In A Connecticut Yankee, "To Keep My Love Alive" is filled with brilliant rhymes. For example:
Sir Thomas played the harp, I cussed the thing
I crowned him with the harp to bust the thing
And now he plays where harps are just the thing
Other favorites:
Sondheim/West Side Story: I Feel Pretty (already mentioned)
"I was unwise with eyes unable to see" gets me every time, but now that it's been mentioned, "pneumonia / phone ya" is surely the best rhyme ever written, period.
"We've no time to sit and dither, While her wither's wither with her, and no one keeps a cow for a friend." from Into the Woods, and
And from A Little Night Music -
"It's a very short road From the pinch and the punch To the paunch and the pouch and the pension It's a very short road To the ten thousandth lunch And the belch and the grouch and the sigh"
As Gaveston pointed out above, Please Hello from Pacific Overtures is a deliberate, intentional and obvious parody of Gilbert and Sullivan.
Gilbert is my favorite lyricist, followed closely by Hart, Porter, Hammerstein, Carilyn Leigh, Ira Gershwin, and others, not necessarily in that order.
One of my favorite clever lyrics is from Sunday in the Park with George:
What's the muddle in the middle?
That's the puddle where the poodle did the piddle.

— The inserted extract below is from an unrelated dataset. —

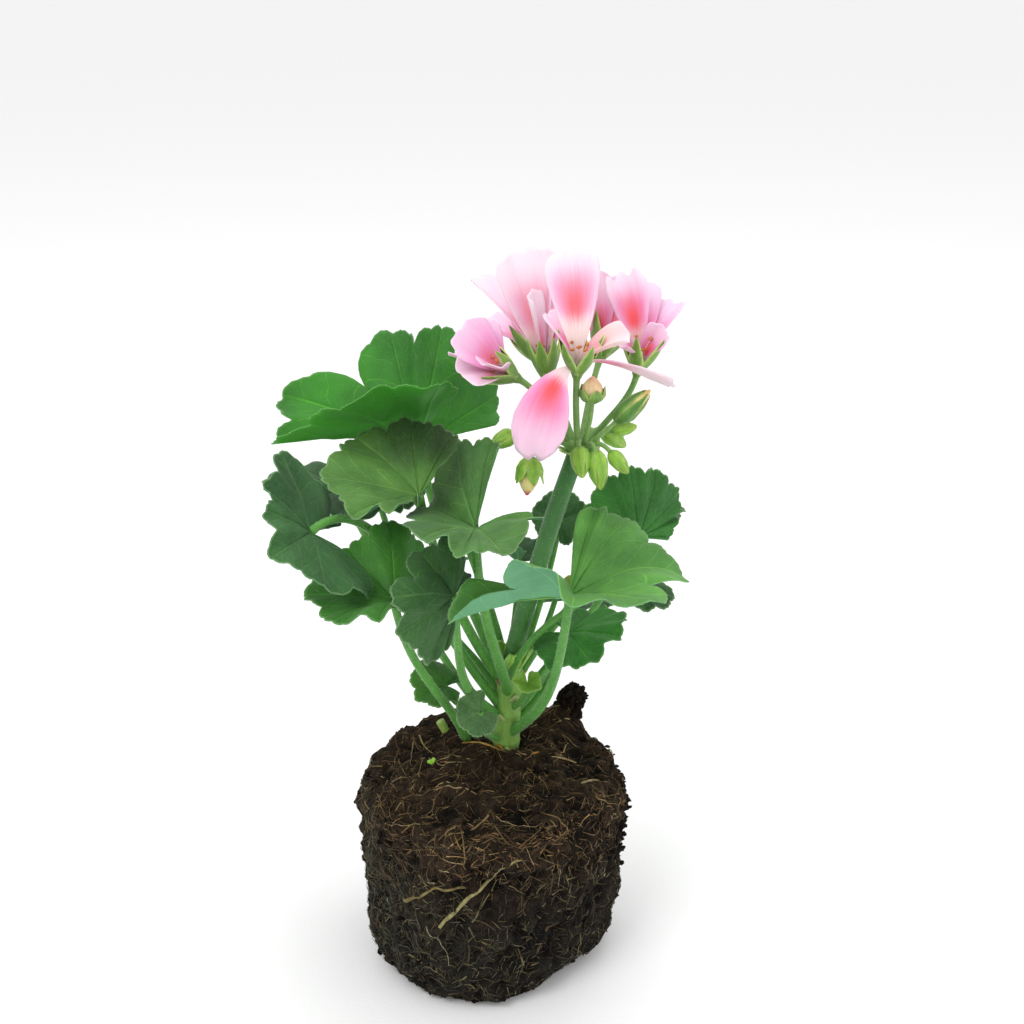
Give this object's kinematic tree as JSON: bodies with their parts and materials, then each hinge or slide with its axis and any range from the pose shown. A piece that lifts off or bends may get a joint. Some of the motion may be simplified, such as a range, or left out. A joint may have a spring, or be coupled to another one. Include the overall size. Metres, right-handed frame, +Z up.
{
  "type": "pelargonium with bare root ball",
  "caption": "Young zonal pelargonium lifted out of its pot: bare peat root ball, short stem, scalloped leaves on long petioles and one umbel of pink florets and buds.",
  "frame": {"origin": "centre of the flat base that the root ball stands on", "axes": "+Z up; -Y towards the side with the widest leaves, which the picture shows; +X to the right of that view"},
  "size_m": [0.1701, 0.1872, 0.3],
  "materials": {
    "peat": "matte, crumbly, with pale roots",
    "stem": "satin, finely hairy",
    "leaf": "matte, finely hairy",
    "flower_stalk": "satin, finely hairy",
    "petal": "matte, silky"
  },
  "bodies": {
    "root": {"root_ball": "peat", "stem": "stem", "cut_stub": "stem", "flower_truss": "flower_stalk", "floret_1": "petal", "floret_2": "petal", "floret_3": "petal", "floret_4": "petal", "floret_5": "petal", "floret_6": "petal", "leaf_01": "leaf", "leaf_02": "leaf", "leaf_03": "leaf", "leaf_04": "leaf", "leaf_05": "leaf", "leaf_06": "leaf", "leaf_07": "leaf", "leaf_08": "leaf", "leaf_09": "leaf", "leaf_10": "leaf", "leaf_11": "leaf", "leaf_12": "leaf", "leaf_13": "leaf", "leaf_14": "leaf", "leaf_15": "leaf", "leaf_16": "leaf", "leaf_17": "leaf", "leaf_18": "leaf", "leaf_19": "leaf", "leaf_20": "leaf", "leaf_21": "leaf", "leaf_22": "leaf"}
  },
  "joints": []
}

The internal rhymes are wonderful in and of themselves but in context, the self-consciousness draws attention to itself and takes you right of the show, which I hate. It should have been cut.
Since this has fast turned into the thread of "Why Steve is a Better Lyricist than I Am," I'm gonna contribute one that's not from him.
The whole of "You've Got Possibilities" from It's a Bird, It's a Plane, It's Superman is one of my favorite lyrics of all time. I would do that show JUST so I could sing the song.